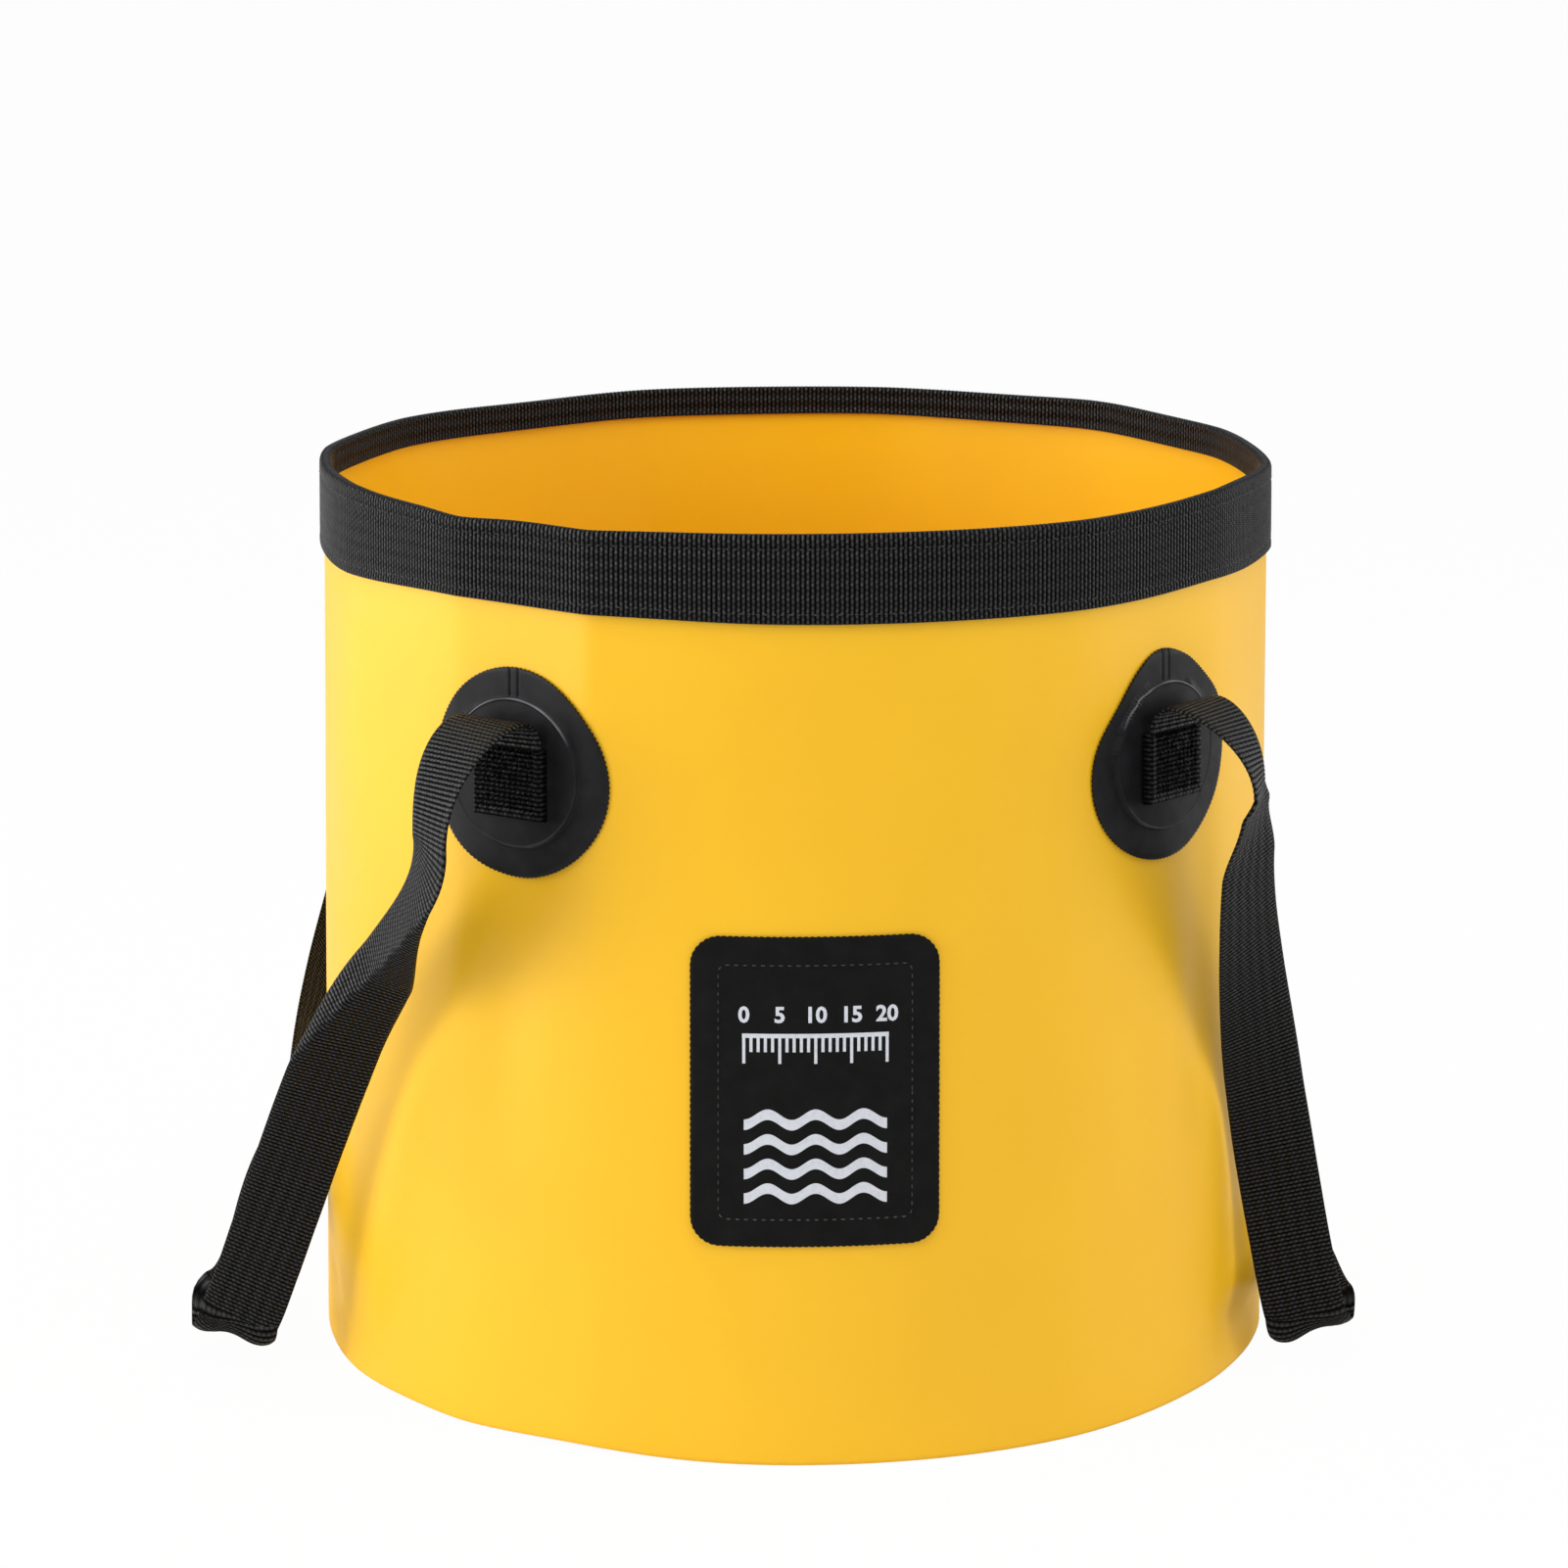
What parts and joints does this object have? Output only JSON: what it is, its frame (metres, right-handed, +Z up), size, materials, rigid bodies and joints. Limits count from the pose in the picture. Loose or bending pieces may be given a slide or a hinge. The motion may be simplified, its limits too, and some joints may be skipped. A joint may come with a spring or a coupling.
{
  "type": "collapsible camp bucket",
  "caption": "Round soft-walled tub that collapses flat, with a taped rim, welded base and a webbing carrying loop on each side.",
  "frame": {"origin": "middle of the base's underside, on the ground", "axes": "+Z up the bucket's axis, -Y to the front with the label, +X to the right of someone facing the front"},
  "size_m": [0.3724, 0.3034, 0.28],
  "materials": {
    "yellow_tarpaulin": "satin yellow PVC-coated tarpaulin",
    "black_webbing": "black ribbed webbing",
    "black_patch_sheet": "matte black PVC sheet"
  },
  "bodies": {
    "rim": {"rim_binding": "black_webbing"},
    "base": {"base_disc": "yellow_tarpaulin", "wall_panel": "yellow_tarpaulin", "label_patch": "black_patch_sheet"},
    "handle_mounts": {"handle_patch_front_left": "black_patch_sheet", "handle_patch_front_right": "black_patch_sheet", "handle_patch_back_left": "black_patch_sheet", "handle_patch_back_right": "black_patch_sheet", "patch_backing_front_left": "black_patch_sheet", "patch_backing_front_right": "black_patch_sheet", "patch_backing_back_left": "black_patch_sheet", "patch_backing_back_right": "black_patch_sheet", "strap_end_front_left": "black_webbing", "strap_end_front_right": "black_webbing", "strap_end_back_left": "black_webbing", "strap_end_back_right": "black_webbing"},
    "left_handle": {"left_strap": "black_webbing"},
    "right_handle": {"right_strap": "black_webbing"}
  },
  "joints": [
    {"name": "collapse", "type": "slide", "parent": "rim", "child": "base", "axis": [0, 0, 1], "range_m": [0, 0.2], "deforming": ["wall_panel", "label_patch"]},
    {"name": "handle_mounts_rise", "type": "slide", "parent": "rim", "child": "handle_mounts", "axis": [0, 0, 1], "range_m": [0, 0.0294], "deforming": ["handle_patch_front_left", "handle_patch_front_right", "handle_patch_back_left", "handle_patch_back_right", "patch_backing_front_left", "patch_backing_front_right", "patch_backing_back_left", "patch_backing_back_right"]},
    {"name": "left_handle_swing", "type": "hinge", "parent": "handle_mounts", "child": "left_handle", "pos_m": [-0.12887, 0, 0.19], "axis": [0, 1, 0], "range_deg": [0, 155]},
    {"name": "right_handle_swing", "type": "hinge", "parent": "handle_mounts", "child": "right_handle", "pos_m": [0.1263, 0, 0.1978], "axis": [0, -1, 0], "range_deg": [0, 155]}
  ],
  "couplings": [
    {"joint": "handle_mounts_rise", "follows": "collapse", "ratio": 0.147}
  ]
}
- - - - -
## What the exercise asks
Recopy the whole listing exactly.

## Full answer
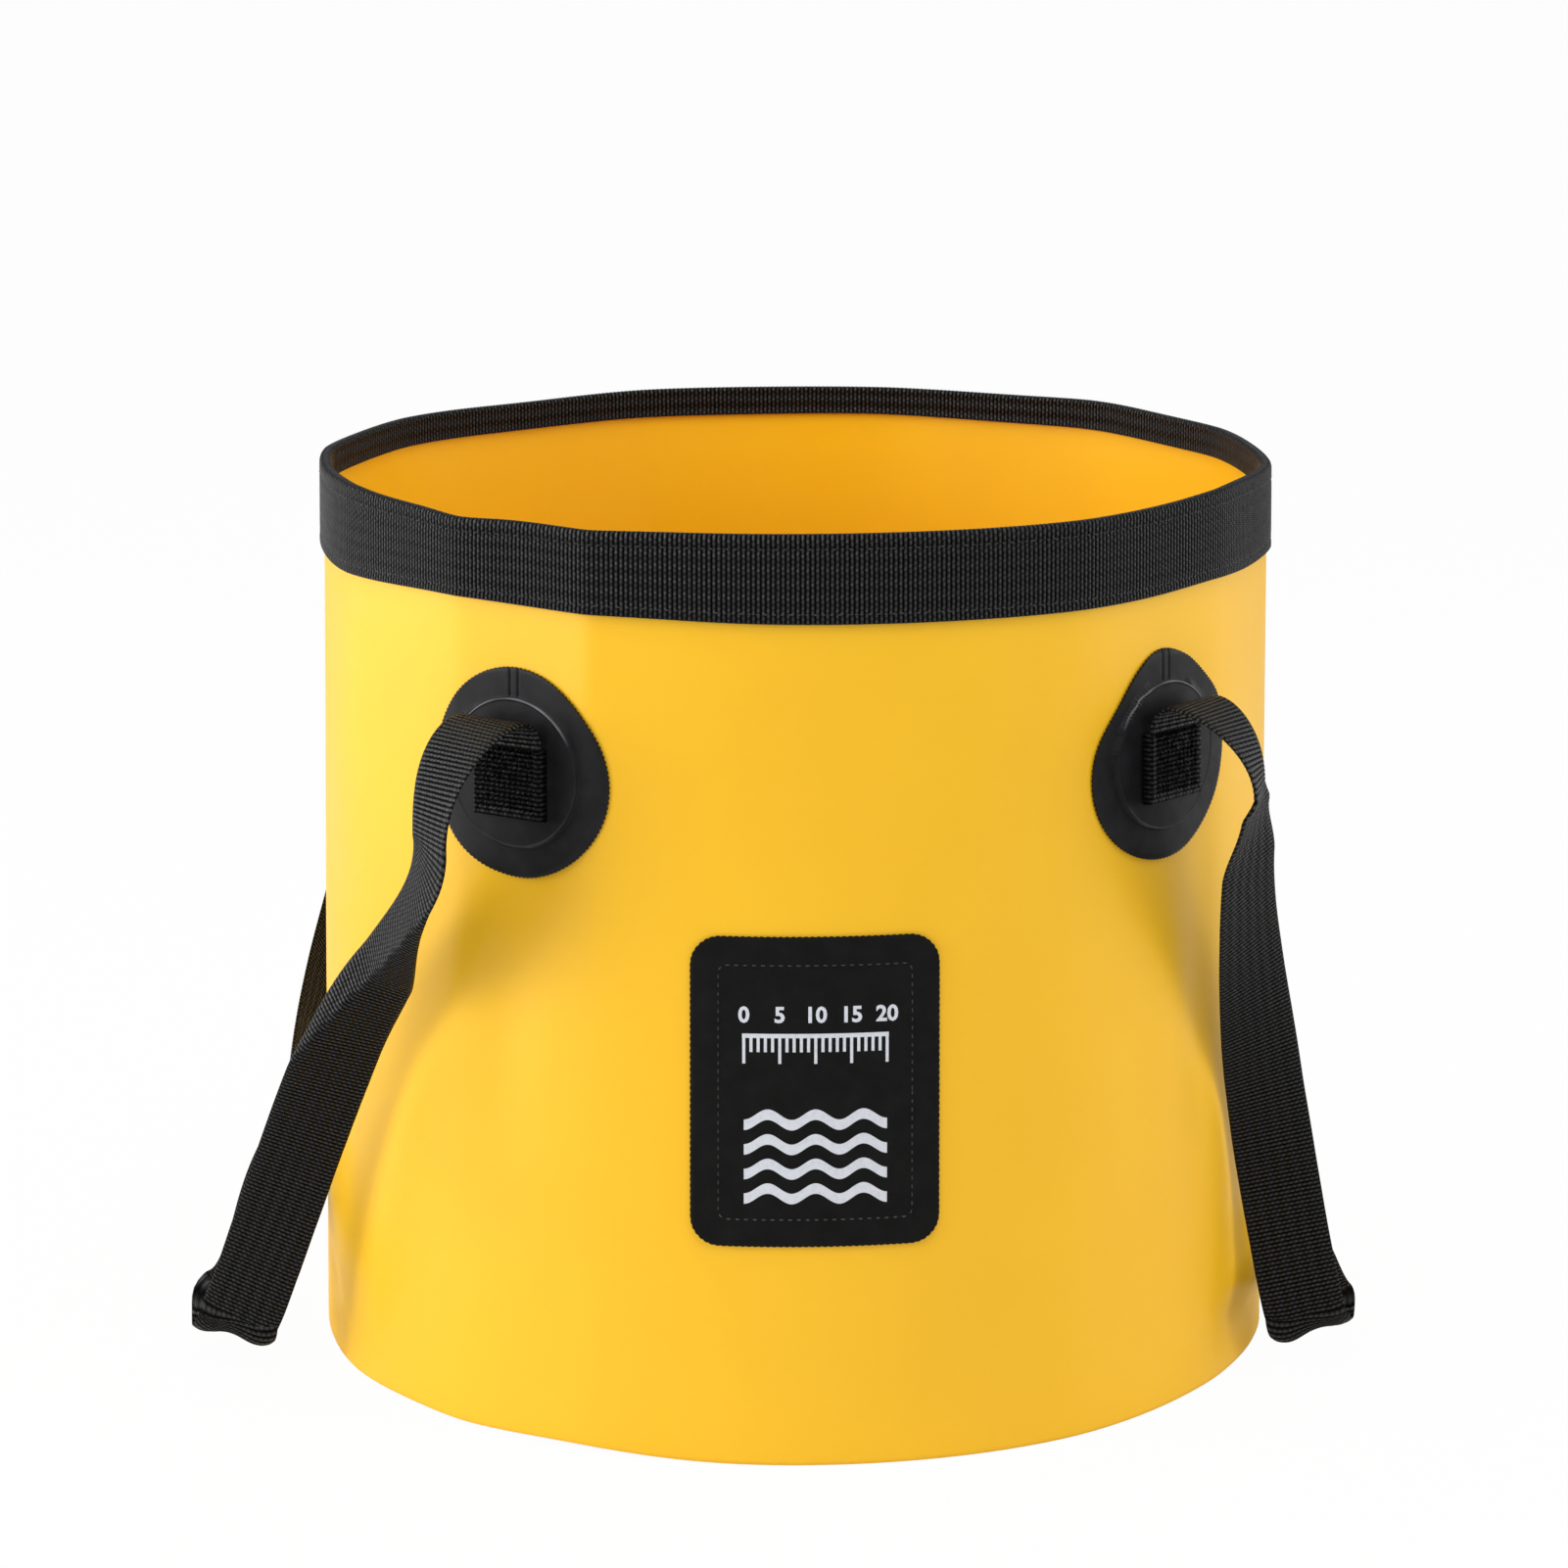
What parts and joints does this object have? Output only JSON: what it is, its frame (metres, right-handed, +Z up), size, materials, rigid bodies and joints. Limits count from the pose in the picture. Loose or bending pieces may be given a slide or a hinge. The motion may be simplified, its limits too, and some joints may be skipped. A joint may come with a spring or a coupling.
{
  "type": "collapsible camp bucket",
  "caption": "Round soft-walled tub that collapses flat, with a taped rim, welded base and a webbing carrying loop on each side.",
  "frame": {"origin": "middle of the base's underside, on the ground", "axes": "+Z up the bucket's axis, -Y to the front with the label, +X to the right of someone facing the front"},
  "size_m": [0.3724, 0.3034, 0.28],
  "materials": {
    "yellow_tarpaulin": "satin yellow PVC-coated tarpaulin",
    "black_webbing": "black ribbed webbing",
    "black_patch_sheet": "matte black PVC sheet"
  },
  "bodies": {
    "rim": {"rim_binding": "black_webbing"},
    "base": {"base_disc": "yellow_tarpaulin", "wall_panel": "yellow_tarpaulin", "label_patch": "black_patch_sheet"},
    "handle_mounts": {"handle_patch_front_left": "black_patch_sheet", "handle_patch_front_right": "black_patch_sheet", "handle_patch_back_left": "black_patch_sheet", "handle_patch_back_right": "black_patch_sheet", "patch_backing_front_left": "black_patch_sheet", "patch_backing_front_right": "black_patch_sheet", "patch_backing_back_left": "black_patch_sheet", "patch_backing_back_right": "black_patch_sheet", "strap_end_front_left": "black_webbing", "strap_end_front_right": "black_webbing", "strap_end_back_left": "black_webbing", "strap_end_back_right": "black_webbing"},
    "left_handle": {"left_strap": "black_webbing"},
    "right_handle": {"right_strap": "black_webbing"}
  },
  "joints": [
    {"name": "collapse", "type": "slide", "parent": "rim", "child": "base", "axis": [0, 0, 1], "range_m": [0, 0.2], "deforming": ["wall_panel", "label_patch"]},
    {"name": "handle_mounts_rise", "type": "slide", "parent": "rim", "child": "handle_mounts", "axis": [0, 0, 1], "range_m": [0, 0.0294], "deforming": ["handle_patch_front_left", "handle_patch_front_right", "handle_patch_back_left", "handle_patch_back_right", "patch_backing_front_left", "patch_backing_front_right", "patch_backing_back_left", "patch_backing_back_right"]},
    {"name": "left_handle_swing", "type": "hinge", "parent": "handle_mounts", "child": "left_handle", "pos_m": [-0.12887, 0, 0.19], "axis": [0, 1, 0], "range_deg": [0, 155]},
    {"name": "right_handle_swing", "type": "hinge", "parent": "handle_mounts", "child": "right_handle", "pos_m": [0.1263, 0, 0.1978], "axis": [0, -1, 0], "range_deg": [0, 155]}
  ],
  "couplings": [
    {"joint": "handle_mounts_rise", "follows": "collapse", "ratio": 0.147}
  ]
}